The webhook detail page gives you everything in one view: the URL, subscribed event types, delivery history, and a row of action buttons. Send Test to verify connectivity — you'll see the HTTP status, response time, and error message inline. If the URL changed, click Edit to update it. Need a new signing secret? Rotate Secret generates a cryptographically strong one and shows it via the same one-time reveal pattern.
Once the endpoint is fixed, click Replay to re-deliver the events that were missed. Set the time window, hit execute, and the gap is closed.
If the webhook needs maintenance downtime, Pause it from the list view — events will be silently dropped rather than piling up failed deliveries. Enable it when you're ready.
What we learned building this
A few things surprised us.
Risk budgets and cost budgets need the same operational surface. Early on we treated risk points as a different category from USD or tokens. In practice, the operator workflow is identical: see utilization, decide to credit or freeze, log a reason. The unit type is metadata, not architecture. Our dashboard handles all four unit types (USD, tokens, credits, risk points) with the same components.
Destructive actions need more than a confirm button. For reversible operations like freeze, a standard confirmation dialog works. For irreversible ones like closing a tenant permanently, we adopted the GitHub pattern: the operator must type the tenant name before the button enables. The friction is the point — it eliminates "I thought I was clicking on the other one" incidents.

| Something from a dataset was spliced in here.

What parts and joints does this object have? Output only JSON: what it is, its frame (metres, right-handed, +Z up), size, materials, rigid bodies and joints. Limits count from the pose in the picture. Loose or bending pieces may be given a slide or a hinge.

Audit filtering by resource ID changed how we investigate. Before we added resource_type and resource_id as server-side filters, operators had to query broadly and scan manually. Being able to say "show me everything that happened to key key_011005b2" makes incident investigation an order of magnitude faster.
Try it
The screenshots above show a demo environment with 12 tenants, 42 budgets across four unit types, 6 webhooks, and a full audit trail — representative of a mid-scale production deployment.
docker compose up -d # starts admin server + Redis
npm run dev # starts dashboard on localhost:5173Login with your admin API key. Everything else is in the README.
The dashboard is open source, ships as a Docker image, and covers the core admin workflows in the Cycles governance spec.
If you're building a governance layer for your agents — whether you use Cycles or not — the pattern holds: your operators need write access with safety rails, not just read-only charts. Design for the 2am case, not the demo.